C12H22O11 • 2H2O
Soluble in water (100 mg/mL) and hot alcohol
Trehalose is a sugar consisting of 2 glucose molecules. Also known as mycose or tremalose, this sugar is synthesized by some bacteria, fungi, plants and invertebrates as a source of energy as well as to survive freezing and lack of water. It is among the most effective sugars for the stabilization of proteins against damage caused by desiccation or freezing and is noted for its high water-retention capabilities, protecting cells against multiple environmental stressors. It is rarely used as a replacement for conventional sweeteners. It is more commonly used as a cryoprotectant in a variety of cell freezing media. A wide array of implemental enzymes, probes, substrates, antibodies and biology reagents can be kept in trehalose, saving on expensive freezer storage.
D-(+)-Trehalose dihydrate is a non-reducing disaccharide, yielding 2 moles of D-glucose upon acid hydrolysis.
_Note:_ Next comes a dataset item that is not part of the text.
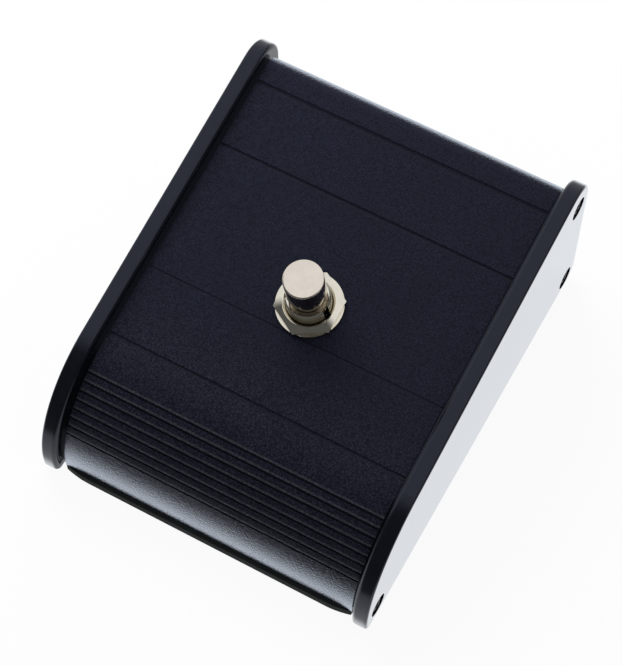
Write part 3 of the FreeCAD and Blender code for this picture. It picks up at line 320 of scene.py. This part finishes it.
def powder_coat(settings):
    """Black powder coat: pimpled like fine leather, satin, with a faint blue cast and a grazing sheen."""
    speck_colour = (0.036, 0.038, 0.043, 1)
    # Colour of the painted highlight bands on the ribs.
    rib_highlight_colour = (0.058, 0.060, 0.070, 1)
    skin_colour = (0.79, 0.87, 1.0, 1.0)
    finish = Finish("powder_coat", ior=1.45, specular_ior_level=0.1)
    place = finish.place()
    size = settings.grain_size
    coat = settings.coat_colour
    pimples = finish.add("ShaderNodeTexVoronoi", {"feature": "SMOOTH_F1"},
                         {"Vector": place, "Scale": 0.8 / size, "Smoothness": 0.6, "Randomness": 1.0})
    fine = finish.noise(place, size * 0.7, 3.0)
    cloud = finish.noise(place, 9 * MM, 3.0)
    grazing_light_patch = finish.noise(place, 1.7 * MM, 2.0)
    height = (1 - pimples) * 0.6 + fine * 0.6
    crest = height.smooth(0.6, 0.85)
    pit = 1 - height.smooth(0.38, 0.6)
    profile = Profile(finish)
    colour = finish.blend(crest * (cloud.smooth(0.3, 0.7) * 0.5 + 0.5), rgba(coat), rgba(coat, 1.9))
    colour = finish.blend(pit * 0.8, colour, rgba(coat, 0.6))
    # Painted light: lighter patches on the coat, fading in towards the left where the light grazes it.
    colour = finish.blend(grazing_light_patch.smooth(0.42, 0.68) * profile.left * 0.22, colour, rgba(coat, 2.2))
    colour = finish.blend(crest * profile.front * 0.5, colour, speck_colour)
    # Painted highlight: a light band just uphill of each rib groove, where the rounded lip would mirror the
    # bright floor.
    colour = finish.blend(profile.rib_highlights * (crest * 0.6 + 0.4), colour, rib_highlight_colour)
    # Painted shade: darker coat inside the panel's lines and the ribs' grooves, where shade falls in the
    # recess.
    colour = finish.blend(profile.lines * 0.5 + profile.grooves * 0.7, colour, rgba(coat, 0.4))
    rough = settings.coat_roughness + (cloud - 0.5) * 0.1 - crest * 0.1
    bumps = finish.bump(height, 0.08 * MM, 1.0)
    finish.feed(base_color=colour, roughness=rough, normal=bumps)
    facing = finish.add("ShaderNodeLayerWeight", None, {"Blend": 0.5, "Normal": bumps}, "Facing")
    skin = finish.add("ShaderNodeBsdfGlossy", None,
                      {"Color": skin_colour, "Roughness": settings.coat_roughness * 0.5,
                       "Normal": bumps})
    sheen = facing.smooth(0.335, 0.7) * settings.coat_sheen
    # Less sheen inside the lines and grooves, a painted shade on the gloss.
    return finish.cover(skin, sheen * (1 - profile.lines * 0.8 - profile.grooves * 0.9)).material


def gloss_plastic(settings):
    """Polished black moulding: a slight mottle, and a clear skin that mirrors more at a grazing angle."""
    skin_colour = (0.91, 0.95, 1.0, 1.0)
    finish = Finish("gloss_plastic", ior=1.45, specular_tint=(0.68, 0.75, 1.0, 1.0))
    place = finish.place()
    mottle = finish.noise(place, 3 * MM, 3.0)
    dust = finish.noise(place, 0.35 * MM, 2.0)
    hairline = finish.noise(place, 0.5 * MM, 2.0, stretch=(1.0, 0.05, 1.0)).smooth(0.66, 0.74)
    plate = settings.plate_colour
    colour = finish.blend(mottle.smooth(0.35, 0.7), rgba(plate), rgba(plate, 1.3))
    rough = settings.plate_roughness + mottle * 0.05 + hairline * 0.08 + dust.smooth(0.6, 0.8) * 0.03
    bumps = finish.bump(mottle + dust * 0.2, 0.02 * MM, 0.6)
    finish.feed(base_color=colour, roughness=rough, normal=bumps)
    facing = finish.add("ShaderNodeLayerWeight", None, {"Blend": 0.5}, "Facing")
    skin = finish.add("ShaderNodeBsdfGlossy", None,
                      {"Color": skin_colour, "Roughness": settings.plate_roughness, "Normal": bumps})
    across = finish.add("ShaderNodeSeparateXYZ", None, {"Vector": place}, "X").math("ABSOLUTE")
    outer = across.smooth(43.6 * MM, 44.8 * MM)
    return finish.cover(skin, facing.smooth(0.6, 0.85) * outer * 0.68).material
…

It is an inducer of autophagy and has properties allowing it to stabilize partially unfolded proteins and inhibit protein aggregation. Trehalose dihydrate has been demonstrated to decrease lysosomal amyloid precursor protein (APP) and inhibits polyglutamine-mediated protein aggregation both in vivo and in vitro. This sugar is known to accumulate in osmotically-stressed bacterial cultures and protects against the adverse effects of dehydration. Trehalose dihydrate demonstrates a low chemical reactivity, is non-reducing, and has a high affinity for water molecules.
Research or further manufacturing use only, not for food or drug use.